POP/ROCK

David Archuleta, "David Archuleta" (Jive/Zomba)

Archuleta, last spring's runner-up on "American Idol," has a lovely, foggy R&B voice out of scale with his small body. That he lost gives his first album a better story line. Could he have retained so much innocence as the winner?

Innocence, in pop, is a form of boldness: the powerful gesture of putting faith in not knowing. It's old news in record-making, but the trick is in how far to push it and in finding music that can stand up to it. Archuleta, a pudding of tongue-tied respect, is a virtuoso of that gesture, and part of his persona on this album is that he may not even know it. He doesn't mope; he just smiles in wistful acknowledgment of the eternal mystery of everything.

The love stories on "David Archuleta" are all sort of subliteral. He can trust only good omens and kind eyes. He is as earnest as it gets. In "Touch My Hand," he looks out into the adoring crowd and doesn't think about royalties; he sees "the sparkle of a million flashlights," but only one face.

The music, made by many producers and songwriters, averages out different forms of radio-format blandness, with tinges of Coldplay and Shania Twain, and a few dollops of good writing: "Crush" and "Don't Let Go," a collaboration with 'N Sync's J.C. Chasez.

BEN RATLIFF, NEW YORK TIMES

R&B

T-Pain, "THR33 Ringz" (Jive)

In the year since his last album, "Epiphany," was released, T-Pain has gone from outlier to insider, laughingstock to innovator. Thanks to imitators such as Kanye West and Lil Wayne, his once-signature cyborgesque Auto-Tune-enhanced vocals have become something of the norm. As a result, T-Pain has made an additional transformation: eager salesman to indignant complainer.
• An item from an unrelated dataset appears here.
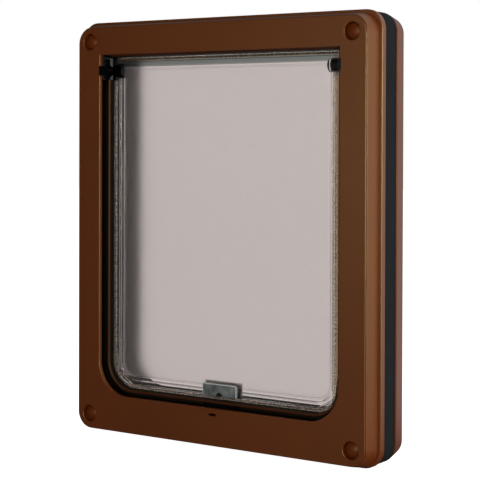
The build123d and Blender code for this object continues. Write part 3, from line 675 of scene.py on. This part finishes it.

He has a point, though, and on this third album, he makes the case for his misunderstood genius by reasserting that no one has a better idea of how to make a T-Pain song than T-Pain.

This album, one of the softest soul records in recent memory, is far gentler than his previous work. "Blowing Up," which recalls the ecstatic dance-soul records of the mid-1980s, is flirty but not lascivious. The tender, brightly chiming hit single "Can't Believe It" preaches fidelity.

It's a genuine shift for T-Pain, who has long flirted with lewdness (as he does here on "Superstar Lady"). But on most of these songs he recalls no one so much as Missy Elliott, who also works the eccentric edges of hip-hop, using dashes of sexual whimsy and a keen gift for rhythmically savvy melodies. On "Karaoke" he returns to his roots as a rapper to dress down the copycats. But most jarring is "Keep Going," a shockingly straightforward ode to his family. The raw emotion surprises, but so does the delivery mode: gone are the robotic vocals. Instead, T-Pain sings unadorned, and sings well.